Tuesday 23 October 2012

On Keeping Warm and Solvent

Saturday saw me making an angry phone call from my bed - it was Saturday after all, and old habits like the lie in die hard (once you are through the getting up at five with sprog phase). Our energy supplier had notified us they were putting our direct debit up by 25% with nearly immediate notice. We were substantially in credit, and by their estimate only a rise  of 11% (11%!!) was actually needed to match the expected upturn in our energy usage over the winter. So I told them firmly the figure we were prepared to go to (after waiting 10 minutes on the phone with what amounted to aural torture every minute - if I had wanted to give them a reading wouldn't I have done so the first one or two times they asked?) and they were ok with that.
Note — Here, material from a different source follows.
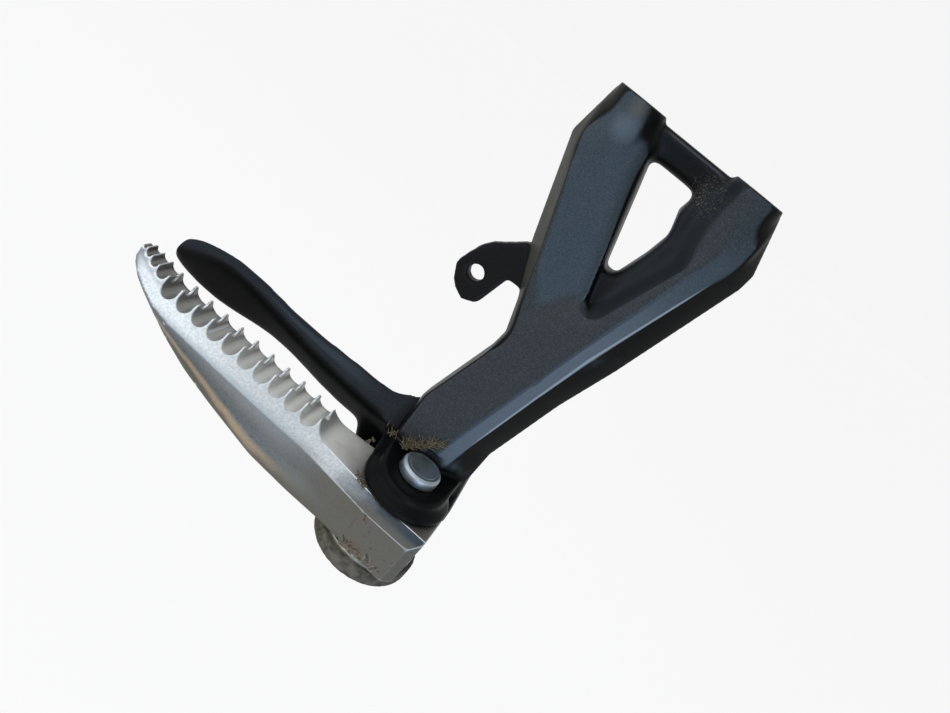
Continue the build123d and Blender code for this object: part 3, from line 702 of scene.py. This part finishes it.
class FOOTREST_OT_hanger_casting(bpy.types.Operator):
    """Rounded skin and satin black enamel on the hanger casting"""
    bl_idname = "footrest.hanger_casting"
    bl_label = "Hanger casting"

    def execute(self, context):
        settings = context.scene.footrest_casting
        skin = cast_skin("hanger", settings.voxel, settings.passes)
        for hollow in (self.in_pocket, self.on_left_boss, self.on_right_boss, self.at_fork, self.on_guard):
            ease(skin, hollow, settings.hollows)
        self.round_tab(skin, settings.hollows)
        keep_bore(skin, PIN_X, PIN_Y, BORE_RADIUS, HANGER_LOW.z - 1 * MM)
        piece = new_piece(
            "hanger_casting", skin, painted_casting_material(settings), "root")
        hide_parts("hanger")
        return {"FINISHED"}

    def in_pocket(self, co, inset):
        """Whether a point lies between the left arm's inner edge and the right arm's ridge."""
        left = -13.0 * MM + (-8.5 * MM - co.z) * 0.42 + inset
        right = 20.5 * MM + (co.z + 16 * MM) * 0.26 - inset
        return co.y < 6 * MM - inset and -59 * MM + inset < co.z < -3 * MM - inset and left < co.x < right

    def on_left_boss(self, co, inset):
        """Whether a point lies on the front of the left boss, where it runs into the arm."""
        return self.on_boss(co, -20 * MM, inset)

    def on_right_boss(self, co, inset):
        """Whether a point lies on the front of the right boss, where it runs into the arm."""
        return self.on_boss(co, 20 * MM, inset)

    def on_boss(self, co, bolt_x, inset):
        """Whether a point lies on the front of the casting within 10 mm of a bolt's line."""
        across = abs(co.x - bolt_x) < 10 * MM - inset
        return across and co.y < -1 * MM - inset and -26 * MM + inset < co.z < -1.5 * MM - inset

    def at_fork(self, co, inset):
        """Whether a point lies on the front where the left arm's leaning face runs into the fork."""
        across = -14 * MM + inset < co.x < 9 * MM - inset
        return across and co.y < -3 * MM - inset and -82 * MM + inset < co.z < -50 * MM - inset

    def on_guard(self, co, inset):
        """Whether a point lies on the guard beside the footrest."""
        return co.x < -22 * MM - inset and co.z < -116 * MM

    def round_tab(self, skin, passes):
        """Rounds the four corners of the tab's nose and leaves its faces flat."""
        for corner_x, corner_z in ((-26.8, -80), (-36.4, -71), (-35, -64.5), (-26.5, -53.6)):
            chosen = list(skin.verts)
            for radius in (5.0, 4.0, 3.0):
                chosen = [
                    vert for vert in chosen
                    if math.hypot(vert.co.x / MM - corner_x, vert.co.z / MM - corner_z) < radius
                ]
                for _ in range(passes * 3):
                    bmesh.ops.smooth_vert(
                        skin, verts=chosen, factor=0.5, use_axis_x=True, use_axis_y=False, use_axis_z=True)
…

Calculate £30 per month extra in their account earning interest x say 5,000,000 households and they would be earning about £500k per month from us all without doing anything much to deserve it.

That made us reassess our energy usage - all to the good - and go on a turning lights/TV/radio off campaign again. But more than that we are trying an experiment with reducing the time the heating is on (only marginally, losing about an hour a day) but using the wood-burner to boost the warmth of the house at breakfast time (and a fire is so comforting too) and for an hour or two beyond. The wood as other posts have explained is nearly free - a huge load of pine dried for the last two years cost £40 if memory serves, it will last the winter, and we have also cut and dried branches, boughs and now a major bit of next-door's ash tree that came through our shed roof when it fell. The fabric of the building is warmed by the burner, on the bottom floor of four so the chimney conveys some of the energy through the other three.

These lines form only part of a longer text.